Dirk Oberritter

Personal information
- Date of birth: 10 July 1972 (age 53)
- Place of birth: East Germany
- Height: 1.83 m (6 ft 0 in)
- Position: Defender

Team information
- Current team: SV Wesenitztal

Youth career
- 1986–1992: Dynamo Dresden

Senior career*
- Years: Team / Apps / (Gls)
- 1992–1995: Dynamo Dresden / 2 / (0)
- 1995–1996: VfB Leipzig / 1 / (0)
- 1996–2001: Dynamo Dresden / 118 / (2)
- 2002: Stahl Riesa / 12 / (0)
- 2002–2003: FV Dresden 06 / 26 / (0)
- 2003–: SV Wesenitztal
- Total:  / 159 / (2)

= Dirk Oberritter =

German former professional footballer (born 1972)

Dirk Oberritter (born 10 July 1972) is a German former professional footballer.

As a defender, Oberritter began his career with Dynamo Dresden, making his debut as a substitute for Dirk Zander in a 1–1 draw with FC Saarbrücken in the Bundesliga in September 1992. He made one more appearance for Dynamo during the 1994–95 season but was part of a mass exodus from Dynamo in the summer of 1995, after the club had been relegated to the Regionalliga Nordost.
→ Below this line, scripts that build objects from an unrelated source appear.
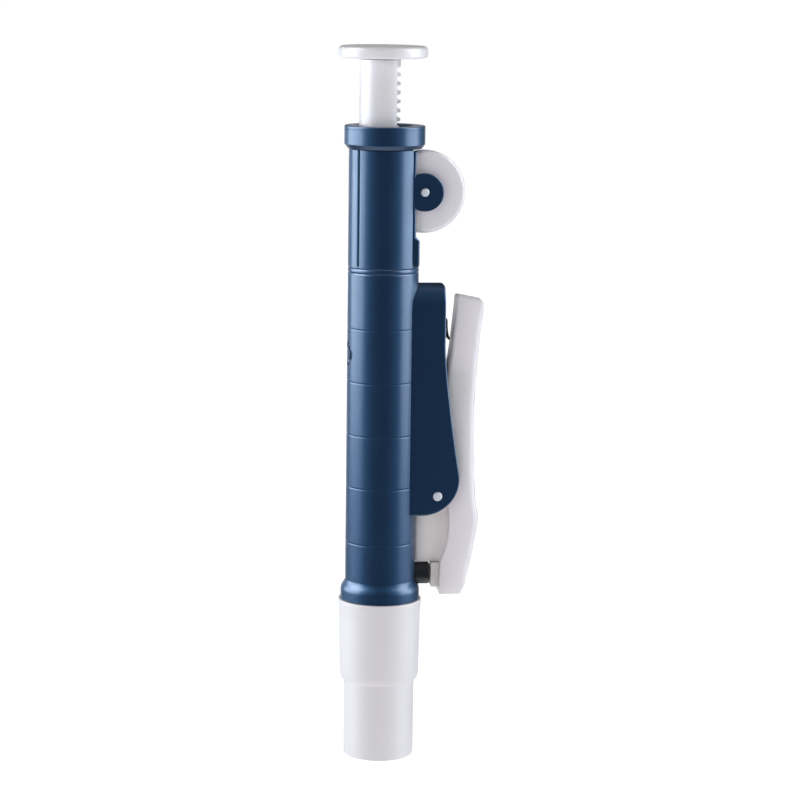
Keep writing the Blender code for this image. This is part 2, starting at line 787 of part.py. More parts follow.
def make_vent_pad(material, pivot):
    """The soft pad on the lever's foot that closes the vent nipple."""
    half_y, half_z = VENT_PAD_HALF
    pad = box(
        "vent_pad",
        (PAD_FACE_X, -half_y, VENT_Z - half_z),
        (PAD_BACK_X, half_y, VENT_Z + half_z),
    )
    return finish_part(pad, material, pivot)


def make_spring(material):
    """The compression spring between the bracket's floor and the lever's thumb end."""
    start, end = SPRING_X
    per_turn = 14
    count = SPRING_TURNS * per_turn + 1
    curve = bpy.data.curves.new("lever_spring", "CURVE")
    curve.dimensions = "3D"
    curve.bevel_depth = SPRING_WIRE_R
    curve.bevel_resolution = 2
    curve.use_fill_caps = True
    spline = curve.splines.new("POLY")
    spline.points.add(count - 1)
    for i, point in enumerate(spline.points):
        t = i / (count - 1)
        angle = 2 * math.pi * SPRING_TURNS * t
        x = start + (end - start) * t
        point.co = (x, SPRING_COIL_R * math.sin(angle), SPRING_Z + SPRING_COIL_R * math.cos(angle), 1)
    return finish_part(solid_from_curve("lever_spring", curve), material)


# ---------------------------------------------------------------------------- chuck


def make_chuck(material):
    """The two-step chuck that is pushed onto the barrel's spigot."""
    shoulder_top, shoulder_bottom = CHUCK_STEP_Z
    ledge_bottom, ledge_top = CHUCK_LEDGE_Z
    socket_r = SPIGOT_R + GAP
    edge = 0.4 * MM
    step = CHUCK_UPPER_R[1] - CHUCK_LOWER_R
    shoulder = [
        (
            CHUCK_LOWER_R + step * math.cos(a),
            shoulder_top - (shoulder_top - shoulder_bottom) * math.sin(a),
        )
        for a in (math.pi / 2 * i / 4 for i in range(5))
    ]
    profile = [
        (CHUCK_TOP_R - edge, CHUCK_TOP_Z),
        (CHUCK_TOP_R, CHUCK_TOP_Z - edge),
        (CHUCK_TOP_R - 0.05 * MM, CHUCK_LIP_Z + 0.2 * MM),
        (CHUCK_UPPER_R[0], CHUCK_LIP_Z),
        *shoulder,
        (CHUCK_LOWER_R - 0.05 * MM, edge),
        (CHUCK_LOWER_R - edge, 0),
        (CHUCK_BORE_R, 0),
        (CHUCK_BORE_R, ledge_bottom),
        (AIR_HOLE_R, ledge_bottom),
        (AIR_HOLE_R, ledge_top),
        (socket_r, ledge_top),
        (socket_r, CHUCK_TOP_Z),
    ]
    return finish_part(turned("chuck_shell", profile, closed=True), material)


def make_sleeve(material):
    """The soft tapered sleeve inside the chuck that grips the pipette."""
    bottom, top = SLEEVE_Z
    mouth_r, end_r = SLEEVE_BORE_R
    profile = [
        (SLEEVE_R, top),
        (SLEEVE_R, bottom),
        (mouth_r + 0.5 * MM, bottom),
        (mouth_r, bottom + 0.8 * MM),
        (end_r, top),
    ]
    return finish_part(turned("chuck_sleeve", profile, SMALL_STEPS, closed=True), material)


def make_pump():
    """Build every part of the pump."""
    blue = make_material("blue_plastic", (0.022, 0.062, 0.135), 0.28)
    white = make_material("white_plastic", (0.78, 0.77, 0.80), 0.32)
    wheel_white = make_material("wheel_plastic", (0.80, 0.79, 0.82), 0.35)
    chuck_white = make_material("chuck_plastic", (0.82, 0.82, 0.85), 0.45)
    black = make_material("black_rubber", (0.006, 0.008, 0.011), 0.35)
    beige = make_material("pad_rubber", (0.52, 0.49, 0.47), 0.6)
    silicone = make_material("silicone", (0.70, 0.70, 0.70), 0.5)
    steel = make_material("steel", (0.56, 0.57, 0.6), 0.3, 1.0)
    wire = make_material("spring_steel", (0.25, 0.25, 0.27), 0.35, 1.0)

    plunger = make_empty("plunger_axis", (0, 0, 0), PUMP)
    wheel = make_empty("wheel_axis", (AXLE_X, 0, AXLE_Z), PUMP)
    lever = make_empty("lever_axis", (PIVOT_X, 0, PIVOT_Z), PUMP)

    make_barrel(blue)
    make_collar(blue)
    make_vent_nipple(black)
    make_rod(white, plunger)
    make_pad(white, plunger)
    make_piston(white, plunger)
    make_o_ring("piston_ring_lower", PISTON_GROOVES_Z[0], O_RING_R, black, plunger)
    make_o_ring("piston_ring_upper", PISTON_GROOVES_Z[1], O_RING_R, black, plunger)
    make_wheel(wheel_white, wheel)
    make_pin("wheel_axle", AXLE_R, AXLE_X, AXLE_Z, steel)
    make_pin("lever_pin", PIN_R, PIVOT_X, PIVOT_Z, steel)
    make_lever(white, lever)
    make_vent_pad(beige, lever)
    make_spring(wire)
    make_chuck(chuck_white)
    make_sleeve(silicone)
    make_o_ring("spigot_ring", SPIGOT_GROOVE_Z, O_RING_R + 0.35 * MM, black)


clear_scene()
PARTS = make_collection("pipette_pump")
CUTTERS = make_collection("cutters")
PUMP = make_empty("pump_axis", (AXIS_X, 0, 0))
make_pump()
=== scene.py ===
"""The looks of a manual pipette pump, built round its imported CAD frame.

Shapes are made in millimetres about the barrel's own axis, with the thumbwheel and lever on +X,
and show() then puts each one into the row frame.
"""

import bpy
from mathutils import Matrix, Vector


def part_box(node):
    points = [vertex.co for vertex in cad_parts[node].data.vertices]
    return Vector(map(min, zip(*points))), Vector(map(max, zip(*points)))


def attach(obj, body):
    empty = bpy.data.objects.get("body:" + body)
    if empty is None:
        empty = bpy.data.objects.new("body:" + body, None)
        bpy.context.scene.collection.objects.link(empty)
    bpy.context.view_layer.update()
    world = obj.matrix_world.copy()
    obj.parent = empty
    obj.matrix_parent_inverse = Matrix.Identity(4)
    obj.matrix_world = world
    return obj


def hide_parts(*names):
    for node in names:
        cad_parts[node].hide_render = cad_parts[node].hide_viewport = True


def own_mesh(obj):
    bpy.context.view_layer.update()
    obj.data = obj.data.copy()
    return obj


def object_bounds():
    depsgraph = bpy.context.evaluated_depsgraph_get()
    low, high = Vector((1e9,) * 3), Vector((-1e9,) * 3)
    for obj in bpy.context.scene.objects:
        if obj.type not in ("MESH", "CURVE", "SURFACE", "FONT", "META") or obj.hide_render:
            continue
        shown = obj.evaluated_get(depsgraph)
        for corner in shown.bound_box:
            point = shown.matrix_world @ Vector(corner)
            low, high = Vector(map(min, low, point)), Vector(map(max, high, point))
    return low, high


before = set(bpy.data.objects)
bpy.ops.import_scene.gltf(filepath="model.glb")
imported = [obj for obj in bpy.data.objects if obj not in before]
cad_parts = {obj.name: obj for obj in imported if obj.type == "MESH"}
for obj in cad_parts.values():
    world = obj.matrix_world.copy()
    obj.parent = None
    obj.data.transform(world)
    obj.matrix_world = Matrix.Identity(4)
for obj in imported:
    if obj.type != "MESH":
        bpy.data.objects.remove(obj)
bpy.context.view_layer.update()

import math

import bmesh
import bpy
from mathutils import Matrix, Vector

MM = 0.001
OFF_SEAM = 0.02  # a small turn, which keeps a round cutter's corners off its neighbours' corners
AXIS_X = sum(corner.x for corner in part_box("chuck_shell")) / 2


def span(node):
    """A CAD node's lowest and highest corner, in millimetres about the barrel's axis."""
    return [Vector(((p.x - AXIS_X) / MM, p.y / MM, p.z / MM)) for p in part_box(node)]


def middle(node):
    """The middle of a CAD node's box, in millimetres about the barrel's axis."""
    low, high = span(node)
    return (low + high) / 2


# ------------------------------------------------------------------ sizes, in millimetres

BARREL_R = 7.88
BORE_R = 6.2
BORE_FLOOR_Z = 45.0
SHOULDER_Z = 137.2
NECK_R = 7.0
NECK_TOP_Z = 141.0
GROOVE = ((0, 0.3), (0.02, 0.22), (0.11, 0.12), (0.17, 0), (0.11, -0.12), (0.02, -0.22), (0, -0.3))
DEEP_GROOVE = 0.9  # the two grooves below the wheel, as a share of GROOVE's depth
SHALLOW_GROOVE = 0.32
RING_GROOVES_Z = (111.1, 110.1, 97.7, 85.8, 73.9, 62.1, 49.4)
FOOT_R = 8.88
FOOT_BOTTOM_Z = 36.3
FOOT_TOP_Z = 40.6
SPIGOT_R = 6.3
SPIGOT_BOTTOM_Z = 25.0
SPIGOT_GROOVE_R = 5.35
SPIGOT_GROOVE_HALF = 0.6
SPIGOT_GROOVE_Z = middle("spigot_ring").z
AIR_HOLE_R = 2.0
SIDE_HALF = span("wheel_axle")[1].y
WHEEL_BLOCK_X = 6.75
STEP_BLOCK_X = 7.55
BLOCK_Z = (111.6, 117.6, 136.9)
BLOCK_ROOT_X = 3.0  # the blocks and the bracket start here, inside the barrel's wall
BLOCK_FLAT_X = 5.9  # the barrel's round front is cut back to here under the block
LUG_R = 4.2
AXLE = middle("wheel_axle")
AXLE_R = (span("wheel_axle")[1].x - span("wheel_axle")[0].x) / 2
PIVOT = middle("lever_pin")
PIN_R = (span("lever_pin")[1].x - span("lever_pin")[0].x) / 2
BRACKET_X = 13.62
BRACKET_TOP_Z = 107.6
BRACKET_BELLY = 3.5
BELLY_TOP_Z = 94.0
LOBE = (8.86, 64.1)
LOBE_R = 8.3
ARCH_Z = 102.6
ARCH_RISE = BRACKET_TOP_Z - ARCH_Z
CHEEK = 1.4
CHANNEL_X = 8.15
ROD_X = -0.19
ROD_R = 5.55
PITCH = 1.95
TEETH = 18
PITCH_R = TEETH * PITCH / (2 * math.pi)
RACK_X = AXLE.x - PITCH_R
PRESSURE_ANGLE = math.radians(20)
ADDENDUM = 0.4
DEDENDUM = 0.5
HALF_BACKLASH = 0.06
PIN_FIT = 0.08
WHEEL_R = (span("thumbwheel")[1].x - span("thumbwheel")[0].x) / 2
WHEEL_FAR_Y = -0.4  # the disc's side towards the pinion
WINDOW_HALF = 4.0
WINDOW_CLEARANCE = 0.3
RACK_TEETH_BELOW = 23
RACK_TEETH_ABOVE = 14
RACK_BOTTOM_Z = AXLE.z - (RACK_TEETH_BELOW + 0.75) * PITCH
SLOT_Z = (78.4, 152.0)
SLOT_FLOOR_X = -1.15
SLOT_WALL_X = 2.15
RACK_Y = -0.1  # the rack's side towards the slot
SEAM_ANGLE = math.radians(139.5)
SEAM_BOTTOM_Z = 111.7
SPRING_Z = 96.0
DIMPLE_Z = 92.0
DIMPLE_DEPTH = 0.45
DIMPLE_TURN = math.radians(9)  # from -X towards -Y
VENT_Z = middle("vent_nipple").z
NIPPLE_SHOULDER_X = 7.1
NIPPLE_STEM_R = 1.4
# the box where the lever's web gets a painted warm glow, standing in for light shining through it
PAINTED_WEB_GLOW_BOX = ((8, -1.4, 44), (15.3, 1.4, 57))  # holds the part of the lever's web that shows


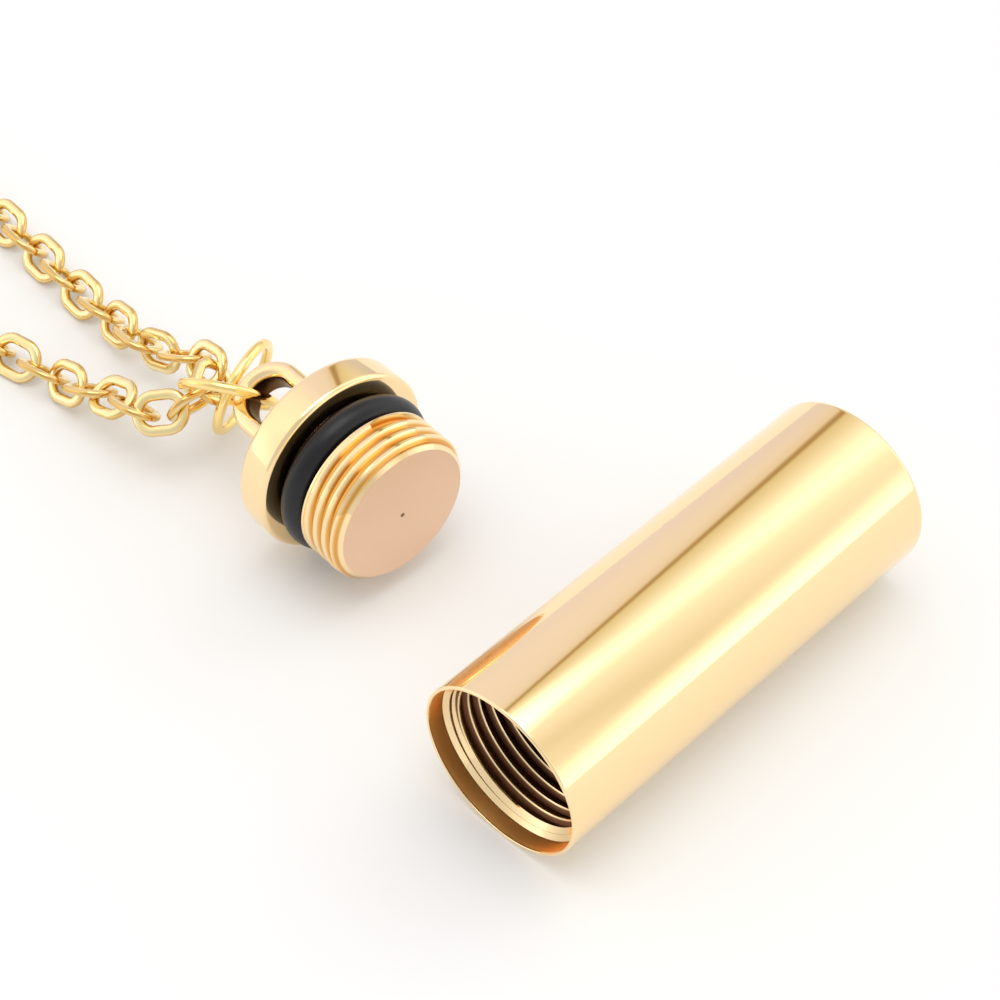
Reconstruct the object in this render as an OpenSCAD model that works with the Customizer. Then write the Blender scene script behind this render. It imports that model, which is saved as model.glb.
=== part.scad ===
// Keepsake urn pendant on a necklace, laid out on a table: a plain round tube with a threaded mouth,
// its screw cap taken off beside it with a sealing ring and an eye, two jump rings, and a cable chain
// in one closed loop.
// Millimetres, +Z up, table top at Z = 0, tube along +X with its mouth at the low end, loop towards +Y.

/* [Tube] */
// outer diameter of the tube
tube_d = 10; // [8:0.1:14]
// length of the tube from its mouth to its closed end
tube_len = 26.8; // [20:0.1:45]
// inner radius of the smooth seat just inside the mouth
seat_r = 4.8; // [3.6:0.05:6]
// depth of that smooth seat
seat_depth = 1; // [0.5:0.1:3]
// inner radius of the chamber
chamber_r = 4.2; // [2:0.05:5]
// thickness of the closed end
floor_t = 1.6; // [0.8:0.1:4]
// rounding of the closed end's edge
end_round = 0.35; // [0.1:0.05:1]
// rounding of the mouth's outer edge
mouth_round = 0.12; // [0.05:0.01:0.2]

/* [Thread] */
// pitch of the thread
thread_pitch = 0.7; // [0.4:0.05:1.2]
// height of the thread's ridges
thread_h = 0.28; // [0.1:0.02:0.5]
// number of ridges inside the tube
tube_turns = 6; // [3:1:10]
// number of ridges on the plug
plug_turns = 3; // [2:1:8]

/* [Cap] */
// radius of the cap's head
head_r = 5.44; // [4:0.02:8]
// thickness of the head
head_t = 2.13; // [1:0.01:5]
// radius of the plug over its thread
plug_r = 4.5; // [3:0.02:6]
// bevel at the plug's end
plug_bevel = 0.5; // [0.1:0.05:1]
// length of the plain collar between the plug's thread and its groove
collar = 0.28; // [0.1:0.02:1]
// width of the sealing ring's groove
groove_w = 2.04; // [1:0.02:4]
// rounding of the head's back edge
back_round = 0.45; // [0.1:0.05:1]
// rounding of the head's front edge
front_round = 0.28; // [0.1:0.02:0.6]

/* [Sealing ring] */
// section radius of the sealing ring
seal_r = 0.85; // [0.4:0.01:1.2]
// outer radius of the sealing ring
seal_out_r = 4.78; // [3:0.02:6]
// gap between the sealing ring and the bottom of its groove
seal_gap = 0.06; // [0.02:0.01:0.2]

/* [Eye] */
// half width of the eye
eye_r = 2.25; // [1.5:0.05:4]
// length of the eye behind the head
eye_len = 5.95; // [3:0.05:10]
// thickness of the eye
eye_t = 2; // [0.8:0.1:3]
// radius of the eye's hole
eye_hole_r = 1.25; // [0.8:0.05:2]
// turn of the eye about the cap's axis
eye_turn = 29; // [-90:1:90]

/* [Chain] */
// wire radius of a link
wire_r = 0.27; // [0.2:0.01:0.5]
// radius of a link's end bend at the middle of the wire
bend_r = 1; // [0.8:0.01:2]
// half length of a link's straight part
half_straight = 0.42; // [0.1:0.01:2]
// distance from one link to the next
link_pitch = 2.06; // [1.5:0.01:4]
// links on each side of the middle one that are drawn one by one
links_each_side = 16; // [8:1:18]
// half thickness of the plain run that stands for the rest of the chain
run_r = 1.1; // [0.8:0.05:1.6]

/* [Jump rings] */
// middle radius of the ring through the eye
eye_ring_r = 2.58; // [2:0.02:4]
// wire radius of the ring through the eye
eye_ring_wire = 0.3; // [0.2:0.01:0.5]
// middle radius of the spare ring
spare_ring_r = 2.72; // [2:0.02:4]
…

He signed for Dynamo's Saxony rivals VfB Leipzig, but was back at Dynamo after only six months and one league appearance. He spent a further six years with the club, playing in the Regionalliga and the NOFV-Oberliga Süd, but his latter years were marred by injury. After brief spells with Stahl Riesa and FV Dresden 06, Oberritter's senior career ended, although he continued to play for SV Wesenitztal of the Bezirksliga.